Vivir en la colmena

Es posible que persista en nosotros la sensación de que nos han quitado algo. Es aún más posible que precisamente sea eso en lo que han estado trabajando los artesanos del desencanto durante estos últimos años. Por eso no resulta favorable detenerse en las figuras menores que oficiaron de voceros de los mercados, de la oligarquía salvaje y dominante, los conservadores que si no la ganan la empatan sea el partido que sea el que gobierne.

(Opinión Por Alejandro Ippolito)

 

Nos hemos impuesto la prudencia de escuchar a los que saben – y a los que no saben también – para poder discernir, concordar o diferir y llegar a alguna conclusión que posiblemente también sea un desacierto.

 


Pero entre lo que sucede, lo que creemos que sucede, lo que suponemos que sucede y lo que quieren hacernos creer que ha sucedido; nos quedamos con la belleza del regreso de esa canción que creíamos perdida, esa causa nacional y popular de la que nunca quisimos despedirnos y tuvimos que aguardar de pie bajo el más crudo de los inviernos ha que volviera.

Los empresarios que jugaron a la política estos últimos 4 años nos confirmaron lo que ya sabíamos y redoblaron la apuesta para dejar en claro que se saben los dueños de todo y no están dispuesto a tolerar el rechazo a sus demandas.

El precio a pagar por el desplante popular es el castigo ejemplar que desgarra los bolsillos y ha hundido en la miseria y el hambre a millones de ciudadanos que son rehenes de los caprichos de un gobierno conformado por rufianes.

Mi mayor deseo en este momento es que todo lo sufrido nos haya enseñado algo, que la pena valga de una vez y para siempre para que jamás regrese por más disfraces que se calce, por más máscaras con las que se presente dentro de unos años para volver a saquear lo que hayamos recuperado.

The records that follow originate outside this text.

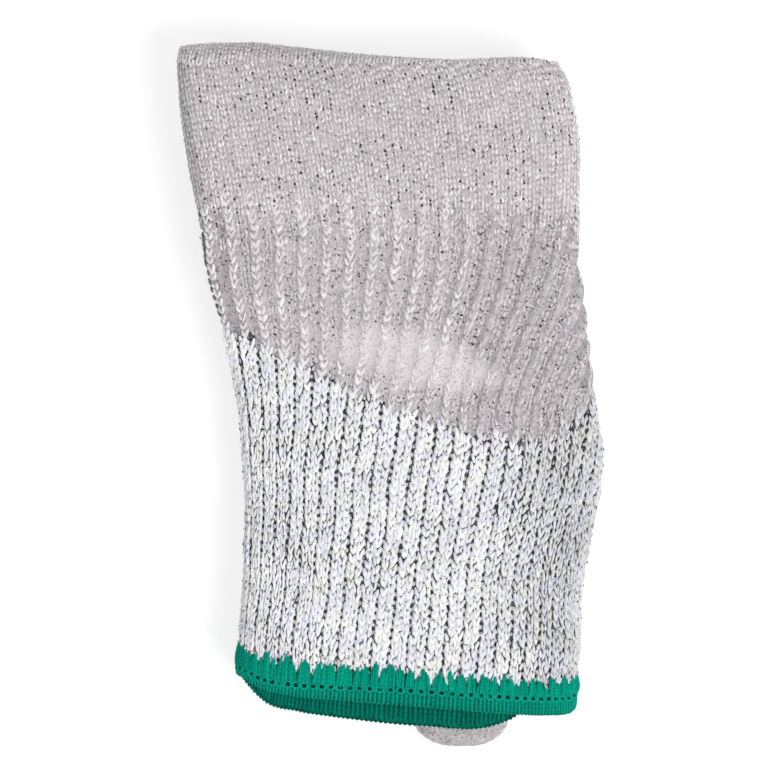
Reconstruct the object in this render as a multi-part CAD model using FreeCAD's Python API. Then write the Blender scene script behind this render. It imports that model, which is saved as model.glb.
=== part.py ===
"""Cut resistant knitted glove for carving, for the right hand, stored folded in half.

The hand half lies on the table, palm side down, with the thumb stall tucked under the palm.
The heel of the palm and the long ribbed cuff are folded back over it, palm side up.
Lengths run from the fold towards the hem, which is towards -Y.  Sizes are in millimetres.
"""

import FreeCAD, Part
import math
import os

from FreeCAD import Vector

# ---- fabric ----
fabric = 1.3          # thickness of the knitted wall, dip included
film = 0.3            # depth of the polyurethane dip, which lies flush in the palm side
bare_band = 1.2       # knit left bare at each crease, where the dip cracks away
rub_gap = 0.4         # clearance between layers and between pieces that hinge on each other

# ---- stalls ----
finger_height = 9.0
finger_width = {"index": 15.8, "middle": 19.8, "ring": 17.2, "little": 16.0}
finger_length = {"index": 67.0, "middle": 79.0, "ring": 70.0, "little": 56.0}
bone_share = {"root": 0.42, "mid": 0.30, "tip": 0.28}    # of each stall's length
tip_corner_share = 0.38    # corner radius of a tip, as a share of the stall's width
tip_wrap = 11.0       # length of each tip that the dip covers all round
thumb_height = 7.4
thumb_width = 19.0
thumb_length = 58.0
thumb_root_share = 0.52
thumb_slant = 10.0    # degrees that the tucked thumb turns towards the fingers
thumb_from_fold = 24.0    # from the fold to the middle of the thumb's root

# ---- hand half ----
palm_height = 7.6
palm_length = 66.0    # from the fold to the knuckles
palm_bulge = 13.0     # from the fold to where the palm reaches its full height
palm_level = 43.0     # from the fold to where the palm starts down to the knuckles
palm_right = 40.6     # index side of the knuckles
fold_height = 4.0     # each half's height at the fold
hand_fold_sides = (-43.0, 36.0)
hand_bulge_sides = (-41.3, 34.4)
hand_level_sides = (-34.1, 34.6)

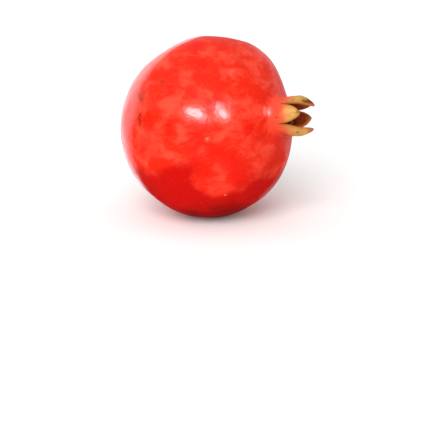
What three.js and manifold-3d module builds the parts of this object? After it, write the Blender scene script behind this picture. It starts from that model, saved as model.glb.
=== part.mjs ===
// A pomegranate lying on its side, as picked. Millimetres, +Z up, the origin on the flat spot that it rests
// on, straight below the middle of its body.
// The fruit is modelled in its own frame, which the group then lays down: its axis is X, with the cut stub of
// the stalk at -X and the crown, the dried calyx, at +X. Its skin is one closed surface, from the stub over the
// body and up the outside of the calyx tube, round the edges of six sepals and down the inside of the tube.
import * as THREE from "three";
import { mergeVertices } from "three/addons/utils/BufferGeometryUtils.js";
import Module from "manifold-3d";

// The body
const BODY_RADIUS = 45; // across the axis
const BODY_HALF_LENGTH = 41.8; // along the axis, from the middle to where either end would close
const TILT = 14.8; // degrees that the axis rises towards the crown
const NECK = 21; // degrees from the crown's pole, where the body turns up into the calyx tube
const NECK_PULL = { body: 4.6, tube: 3 }; // how far that bend keeps the direction of either end
const SHOULDER = 16; // degrees from the stalk's pole, where the body turns in to the dimple round the stub
const STUB = { radius: 2.6, length: 2.4, dimple: 1.6, bevel: 0.6 };
const DIMPLE_PULL = { body: 6, stub: 1.2 };

// Swellings and hollows of the body. towards: a direction in the fruit's own frame. width: degrees
const SWELLINGS = [
  { towards: [0.617, 0.45, 0.646], height: 3, width: 21 },
  { towards: [-0.33, -0.067, 0.942], height: -2.6, width: 14 },
  { towards: [-0.717, -0.231, 0.658], height: -1.35, width: 38 },
  { towards: [-0.585, -0.436, -0.684], height: -0.8, width: 16 },
  { towards: [0.656, 0.292, -0.696], height: 0.75, width: 26 },
  { towards: [-0.859, 0.484, -0.165], height: 1.2, width: 26 },
  { towards: [0.074, 0.997, -0.02], height: -1.3, width: 24 },
  { towards: [-0.351, 0.762, 0.545], height: 1, width: 24 },
  { towards: [-0.323, 0.607, -0.726], height: -0.9, width: 22 },
];
const SWELLING_FADE = [35, 43]; // along the axis, where swellings die out before the calyx tube

// The calyx: a short tube that splits into sepals. It nods a little from the body's axis
const TUBE_RADIUS = 9.6;
const TUBE_WALL = 2.3;
const SPLIT_X = 42.6; // along the axis, where the sepals' own shapes begin
const NOTCH_RISE = 2.6; // from there to the notches between the sepals
const CUP = { floorX: 36.3, radius: 7, fillet: 3 };
const NOD = 7.3; // degrees down
const NOD_SPAN = [34, 46]; // along the axis, where it bends

// The sepals, in order round the axis from -Y towards +Z. span: degrees. length: along its curve, from
// SPLIT_X. flare: degrees that it turns out at its root. curl: degrees that it turns back, over the shares of
// its length in bend. lean: how far its tip strays, in half spans. taper: how late it narrows. blunt: under 1
// rounds its tip
const FIRST_NOTCH = -11; // degrees round the axis
const SEPALS = [
  { span: 65, length: 14, flare: 6, curl: -24, bend: [0.35, 0.85], lean: 0.02, taper: 2.1, blunt: 0.6 },
  { span: 58, length: 19.9, flare: 6, curl: -34, bend: [0.42, 0.72], lean: -0.1, taper: 3.2, blunt: 0.7 },
  { span: 60, length: 13.4, flare: 4, curl: -22, bend: [0.35, 0.85], lean: 0.1, taper: 2.4, blunt: 0.7 },
  { span: 63, length: 12.9, flare: 8, curl: -28, bend: [0.35, 0.85], lean: -0.16, taper: 1.8, blunt: 0.75 },
  { span: 57, length: 12, flare: 3, curl: -20, bend: [0.35, 0.85], lean: 0.12, taper: 2, blunt: 0.7 },
  { span: 57, length: 19.3, flare: 7, curl: -28, bend: [0.4, 0.9], lean: -0.35, taper: 1.5, blunt: 0.5 },
];
const FLARE_SHARE = 0.4; // share of its length over which a sepal turns out
const TIP_SPREAD = 1.45; // above 1, the skin's columns crowd towards the tip
const TIP_THINNING = 0.35; // share of the wall's thickness lost by the tip
const NOTCH_SHARE = 0.86; // from there to the notch, a sepal's edge turns to face straight out of it
const EDGE_ROOM = 0.85; // share of a sepal's half width that the rounding of its edge may take up
const EDGE_STEP = 0.05; // either way along a sepal's outline, for its slope there

// The flat spot that it rests on
const REST_DISTANCE = 43.7; // from the middle of the body
const REST_BLEND = 0.4; // half the band of heights in which the flat runs out into the round body

// The dried tuft in the calyx tube: a lining that the stamens grow from, and the style in the middle
const GAP = 0.3; // from the lining to the tube's wall and floor
const LINING = { height: 4.2, wall: 1.1, floor: 1.3, fillet: 0.8, sides: 24 };
const STYLE = { radius: 0.9, length: 8.6, stigma: 1.4, stigmaLength: 1.8, sides: 8 };
const STAMEN_ROWS = [
  { count: 15, rootRadius: 6.15, length: 6.6, inward: 20 },
  { count: 12, rootRadius: 5.9, length: 5.2, inward: 42 },
];
const STAMEN_ROOT = 1.2; // how deep a stamen's root is sunk in the lining
const STAMEN_DRAWS = { place: [-0.25, 0.25], length: [0.82, 1.15], inward: [0.6, 1.4], twist: [-0.22, 0.22] };
const FILAMENT = { radius: 0.36, sides: 5, steps: 4 };
const ANTHER = { radius: 0.66, stretch: 1.35, sides: 6, rings: 4 };
const SEED = 7;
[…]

Y arrojado a sentir más que a pensar me encontré con la imagen de las laboriosas abejas, empecinadas en producir, sin descanso, para asegurar el sustento colectivo, el alimento de las crías, la construcción permanente de las celdas de su territorio en donde volcar la sustancia de su esfuerzo. Son las obreras las que mayoritariamente sostienen con su esfuerzo toda la estructura, está la reina que se me antoja como un resumen de la clase dominante, engordando gracias al trabajo de los otros y asegurando que nunca se acaben los obreros.
También están los zánganos, claro está, siempre presentes. Los vemos a diario, los escuchamos zumbar desde cualquier lugar con su prédica envenenada.

 

Y están, finalmente, los que aparecen cada tanto para arrebatar el trabajo, la miel, la jalea, la cera del panal y hasta la última gota de tanto esfuerzo para satisfacer las demandas del mercado. Para poder llevar a cabo ese robo descarado, el humo resulta absolutamente necesario. El humo que distrae, atonta, adormece y permite que la voluntad se quiebre frente al saqueo.

Es por eso que debemos, primero, evitar el humo y estar pendientes. Los hacedores de humo, los vendedores de humo, sus propagadores, no se han extinguido más allá de cualquier resultado. Los que sostienen que el triunfo es una derrota y que el gobierno a pesar de haber perdido ha ganado, por ejemplo.

Imaginen qué sucedería si el humo ya no lograra adormecer a las abejas, si pudieran resultar inmunes a los efectos devastadores de ese vapor que aletarga las conciencias y permite que los oportunistas vacíen la colmena periódicamente.

Me gusta pensar que ese momento ha llegado, o que, en todo caso, esa es la tarea más profunda: inmunizarnos.